I think if someone wants to build something capable using a strong open model the recipe would be roughly as below.
A shell. CLI or editor extension to start with. Then have streaming output, async tool execution and a way to interrupt a running task.
Context assembly. You need some form of a prompt builder that assembles sections lazily - like identity, memory files, environment context, tool definitions etc. It should also track token cost per section and some kind of priority-based truncation so the model doesn't silently just hit the ceiling. Maybe a fast token counter something like a character count divided by 4 can be surprisingly accurate with a fallback to the real tokenizer when it matters.
Tools. At minimum we need a read file, write/patch file, run command and search codebase. We probably also need AST aware search for code, git operations and sandboxed execution. Everything then probably needs to be wired through structured function calling.

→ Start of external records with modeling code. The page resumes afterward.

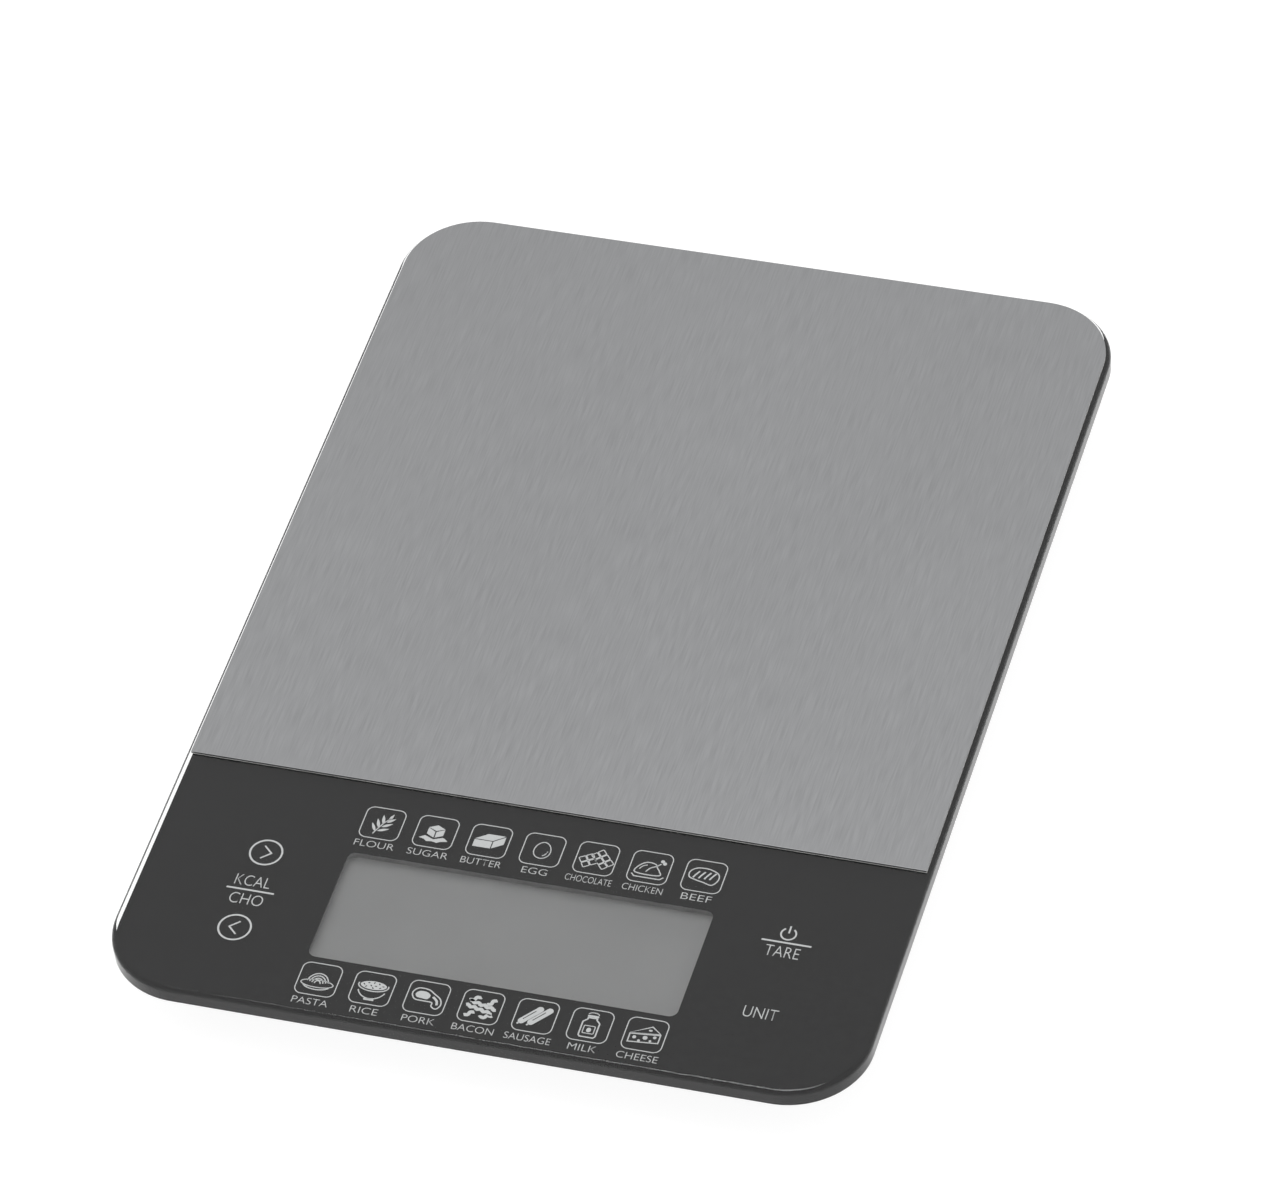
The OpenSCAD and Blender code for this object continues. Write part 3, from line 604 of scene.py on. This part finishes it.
def black_ink():
    """Fired ceramic ink, nearly black, with a faint screen-print unevenness."""
    material, shader = new_material("black_print", (0.010, 0.010, 0.0105), 0.55)
    shader.inputs["Specular IOR Level"].default_value = 0.0
    vary_color(material, shader, noise(material, 600, 3), (0.008, 0.008, 0.0085), (0.012, 0.012, 0.0125))
    return material


def pale_ink():
    """Light grey ink of the markings, with slightly uneven cover."""
    material, shader = new_material("panel_marking", (0.46, 0.47, 0.47), 0.5)
    shader.inputs["Specular IOR Level"].default_value = 0.0
    vary_color(material, shader, noise(material, 4000, 2), (0.44, 0.45, 0.45), (0.48, 0.49, 0.49))
    return material


def display_face():
    """Matt grey polarizer film with a fine frosted grain."""
    color = (0.246, 0.246, 0.246)
    material, shader = new_material("lcd_face", color, 0.5)
    vary_color(material, shader, noise(material, 60, 2), shade(color, 0.97), shade(color, 1.03))
    vary_roughness(material, shader, noise(material, 9000, 2), 0.45, 0.6)
    return material


def thin_display_glass():
    """Slightly green display glass, half clear."""
    material, shader = new_material("lcd_glass", (0.75, 0.82, 0.80), 0.1)
    shader.inputs["Transmission Weight"].default_value = 0.6
    vary_color(material, shader, noise(material, 300, 2), (0.72, 0.79, 0.77), (0.78, 0.85, 0.83))
    return material


def coin_steel():
    """Nickel-plated can with a fine turned grain."""
    material, shader = new_material("cell_steel", (0.62, 0.62, 0.62), 0.25, 1.0)
    tree = material.node_tree
    coordinates = tree.nodes.new("ShaderNodeTexCoord")
    rings = tree.nodes.new("ShaderNodeTexWave")
    rings.wave_type = "RINGS"
    rings.rings_direction = "Z"
    rings.inputs["Scale"].default_value = 900
    rings.inputs["Distortion"].default_value = 0.6
    tree.links.new(coordinates.outputs["Object"], rings.inputs["Vector"])
    vary_roughness(material, shader, noise(material, 2600, 2), 0.22, 0.3)
    vary_color(material, shader, noise(material, 2200, 2), (0.60, 0.60, 0.60), (0.64, 0.64, 0.64))
    add_bump(material, shader, rings.outputs["Fac"], 0.004 * MM)
    return material


def make_materials():
    """One material for each slot of the record. A row is colour, roughness, noise scale, relief depth
    in mm, colour contrast, and where needed the metallic part and the noise's stretch."""
    rows = {
        "adhesive_film": ((0.72, 0.72, 0.70), 0.5, 2500, 0.01, 0.12),
        "amber_film": ((0.50, 0.24, 0.05), 0.28, 900, 0.01, 0.2),
        "foam": ((0.025, 0.025, 0.025), 0.9, 2600, 0.08, 0.25),
        "housing_plastic": ((0.024, 0.024, 0.026), 0.48, 2200, 0.035, 0.15),
        "frame_plastic": ((0.09, 0.09, 0.09), 0.55, 2200, 0.02, 0.15),
        "zebra_rubber": ((0.16, 0.16, 0.18), 0.6, 1500, 0.01, 0.4, 0.0, (8, 1, 1)),
        "board_laminate": ((0.015, 0.13, 0.045), 0.3, 1200, 0.01, 0.2),
        "chip_epoxy": ((0.018, 0.018, 0.02), 0.5, 3000, 0.01, 0.2),
        "capacitor_ceramic": ((0.42, 0.27, 0.14), 0.45, 3000, 0.01, 0.2),
        "socket_plastic": ((0.72, 0.70, 0.62), 0.4, 2200, 0.01, 0.08),
        "bright_metal": ((0.66, 0.66, 0.64), 0.24, 1600, 0.004, 0.1, 1.0),
        "load_cell_steel": ((0.52, 0.51, 0.47), 0.34, 1400, 0.006, 0.12, 1.0, (1, 0.06, 1)),
        "silicone": ((0.80, 0.80, 0.77), 0.42, 900, 0.05, 0.06),
        "red_lead": ((0.50, 0.02, 0.015), 0.4, 1500, 0.01, 0.12),
        "black_lead": ((0.02, 0.02, 0.02), 0.4, 1500, 0.01, 0.2),
        "white_lead": ((0.76, 0.76, 0.73), 0.42, 1500, 0.01, 0.06),
        "foot_rubber": ((0.030, 0.030, 0.032), 0.72, 1900, 0.03, 0.2),
    }
    materials = {slot: grained(slot, *row) for slot, row in rows.items()}
    materials["brushed_steel"] = brushed_steel()
    materials["clear_glass"] = clear_glass()
    materials["black_print"] = black_ink()
    materials["lcd_face"] = display_face()
    materials["lcd_glass"] = thin_display_glass()
    materials["cell_steel"] = coin_steel()
    return materials


def dress_cad_nodes(materials):
    """Every CAD node takes the material of its slot in the record."""
    for entry in frame["record"]["subparts"]:
        node = NODES[entry["node"]]
        node.data.materials.clear()
        node.data.materials.append(materials[entry["material_slot"]])


def soften_edges(node_name, width):
    """A small bevel that catches light on the node's sharp edges."""
    node = NODES[node_name]
    weld = node.modifiers.new("weld", "WELD")
    weld.merge_threshold = 1e-6
    bevel = node.modifiers.new("edge", "BEVEL")
    bevel.width = width
    bevel.segments = 2
    bevel.limit_method = "ANGLE"
    bevel.angle_limit = math.radians(40)
    bevel.harden_normals = True


# ---------------------------------------------------------------- markings
def row_x(row, i):
    return PANEL_MID_X + (i - (len(row) - 1) / 2) * ICON_PITCH


def row_shapes(row, y):
    """A row's icon frames, and the pictograms in them."""
    frames, pictures = [], []
    outer = rounded_rectangle(ICON_W, ICON_H, ICON_R)
    for i, (picture, _, _) in enumerate(row):
        x = row_x(row, i)
        frames.append([moved(loop, x, y) for loop in line(outer, ICON_LINE, closed=True)])
        pictures += [[moved(loop, x, y) for loop in loops] for loops in picture()]
    return frames, pictures


def row_words(row, y):
    """A row's labels, as lettering takes them."""
    return [(word, row_x(row, i), y, LABEL_CAP, width) for i, (_, word, width) in enumerate(row)]


def key_shapes():
    """Two arrow keys, the power sign, and a rule over or between the words of the other keys."""
    shapes = []
    for y, way in ((ARROW_RIGHT_Y, 1), (ARROW_LEFT_Y, -1)):
        ring = ellipse(ARROW_X, y, ARROW_RING_R, ARROW_RING_R, 48)
        shapes.append(line(ring, ARROW_RING_LINE, closed=True))
        back, tip = ARROW_X - 0.75 * way, ARROW_X + 1.15 * way
        shapes.append(line([(back, y + 1.75), (tip, y), (back, y - 1.75)], FIRM))
    for left, right, y in KEY_RULES:
        shapes.append(line([(left, y), (right, y)], RULE_LINE))
    shapes.append(line(arc(POWER_X, POWER_Y, POWER_R, POWER_R, 125, 415, 32), POWER_LINE))
    shapes.append(line([(POWER_X, POWER_Y + 0.2), (POWER_X, POWER_Y + 2.1)], POWER_LINE))
    return shapes


def print_markings(material):
    """Both rows of pictograms with their labels, and the touch keys."""
    for place, row, y in (("upper", TOP_ROW, TOP_ROW_Y), ("lower", BOTTOM_ROW, BOTTOM_ROW_Y)):
        frames, pictures = row_shapes(row, y)
        marks(f"{place}_icon_frames", frames, material)
        marks(f"{place}_pictograms", pictures, material)
    lettering("upper_labels", row_words(TOP_ROW, TOP_LABEL_Y), material)
    lettering("lower_labels", row_words(BOTTOM_ROW, BOTTOM_LABEL_Y), material)
    marks("touch_key_marks", key_shapes(), material)
    words = [(word, x, y, KEY_CAP, width) for word, x, y, width in KEY_WORDS]
    lettering("touch_key_words", words, material)


# ---------------------------------------------------------------- stage
def add_camera():
    """The photograph's camera, rolled a little to the side."""
    data = bpy.data.cameras.new("camera")
    data.lens = CAMERA_LENS
    data.sensor_width = 36
    data.clip_end = 50
    camera = bpy.data.objects.new("camera", data)
    bpy.context.scene.collection.objects.link(camera)
    az, el = CAMERA_AZIMUTH, CAMERA_ELEVATION
    forward = Vector((-math.sin(az) * math.cos(el), math.cos(az) * math.cos(el), -math.sin(el)))
    level = Vector((math.cos(az), math.sin(az), 0))
    rise = level.cross(forward)
    right = level * math.cos(CAMERA_ROLL) + rise * math.sin(CAMERA_ROLL)
    up = right.cross(forward)
    turn = Matrix((right, up, -forward)).transposed().to_4x4()
    camera.matrix_world = Matrix.Translation(CAMERA_AIM - forward * CAMERA_DISTANCE) @ turn
    bpy.context.scene.camera = camera


def add_floor():
    """A wide floor, lit mostly by its own glow so that it is as white as the photograph's background."""
    bm = bmesh.new()
    bmesh.ops.create_grid(bm, x_segments=1, y_segments=1, size=6)
    mesh = bpy.data.meshes.new("floor")
    bm.to_mesh(mesh)
    bm.free()
    floor = bpy.data.objects.new("floor", mesh)
    bpy.context.scene.collection.objects.link(floor)
    floor.location.z = -0.05 * MM
    grey = (FLOOR_GREY,) * 3
    material, shader = new_material("floor", grey, 0.75)
    vary_color(material, shader, noise(material, 3, 2), shade(grey, 0.995), shade(grey, 1.005))
    shader.inputs["Emission Color"].default_value = (1, 1, 1, 1)
    shader.inputs["Emission Strength"].default_value = FLOOR_GLOW
    mesh.materials.append(material)


def add_overhead_light():
    """A square soft light high above, turned towards the scale."""
    data = bpy.data.lights.new("overhead", "AREA")
    data.shape = "RECTANGLE"
    data.size, data.size_y = OVERHEAD_SIZE, OVERHEAD_SIZE
    data.energy = OVERHEAD_POWER
    light = bpy.data.objects.new("overhead", data)
    bpy.context.scene.collection.objects.link(light)
    light.location = OVERHEAD_PLACE
    light.rotation_euler = (-OVERHEAD_PLACE).to_track_quat("-Z", "Y").to_euler()


def add_lights():
    """An even white world and one overhead light."""
    world = bpy.data.worlds.new("studio")
    bpy.context.scene.world = world
    world.use_nodes = True
    background = world.node_tree.nodes["Background"]
    background.inputs["Color"].default_value = (1, 1, 1, 1)
    background.inputs["Strength"].default_value = WORLD_STRENGTH
    add_overhead_light()
    bpy.context.scene.view_settings.view_transform = "Standard"


add_camera()
add_floor()
add_lights()
surfaces = make_materials()
dress_cad_nodes(surfaces)
soften_edges("steel_platform_sheet", STEEL_EDGE_R)
glass_slab("glass_slab", surfaces["clear_glass"])
back_print("back_print", surfaces["black_print"])
print_markings(pale_ink())
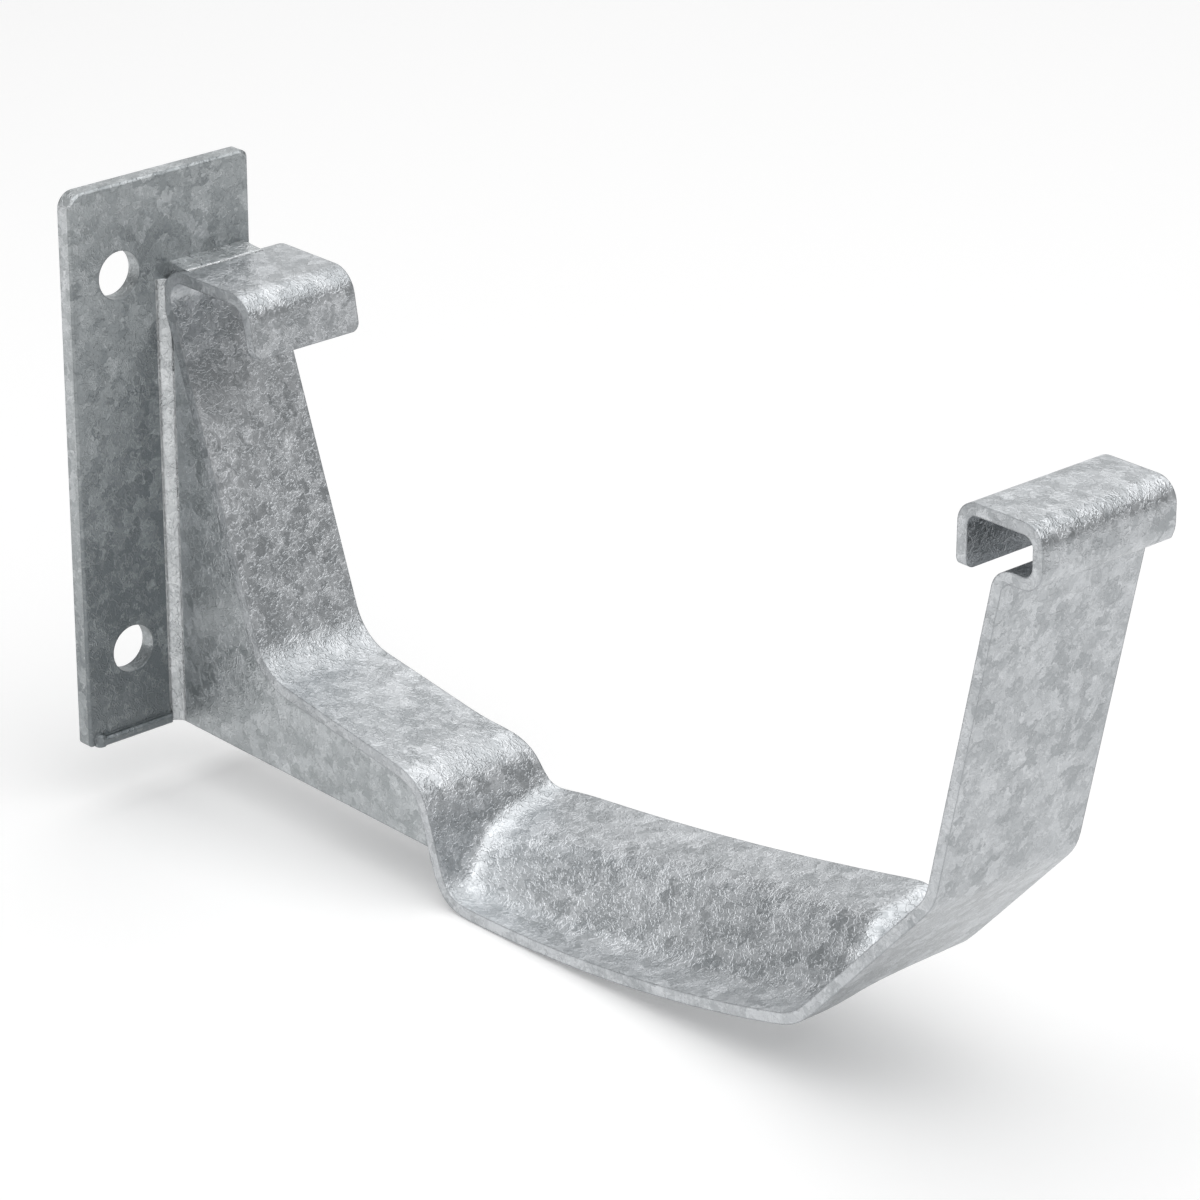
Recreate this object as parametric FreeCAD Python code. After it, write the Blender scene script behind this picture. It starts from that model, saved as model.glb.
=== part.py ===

Memory. A markdown file at the project root that loads automatically. And some user-level defaults, directory level overrides if needed. Simple formats but across multiple layers. The point should be that model never starts from zero every time.
The loop. Seems to be simple - Read, plan, execute and then verify. An explicit planning phase then an execution phase that batches parallel-safe operations. And a check before calling something done.
A solid model with this scaffolding will outperform a frontier model without it. The primitives matter more than the parameters only up to a point.
What you can't engineer around
The biggest challenge is the learning gap which is different from giving the models scaffoldings. You need sessions, real feedback and iterations. A new tool starts at zero and earns that signal slowly. The existing ones compounding it.
Then how do we make it easy for everyone to try out an nail distribution. Building better doesn't automatically close it.
Finally I am not saying we need more tools. I found it wonderful that both the frontier model teams and wrappers around them have to push the envelop to create a moat.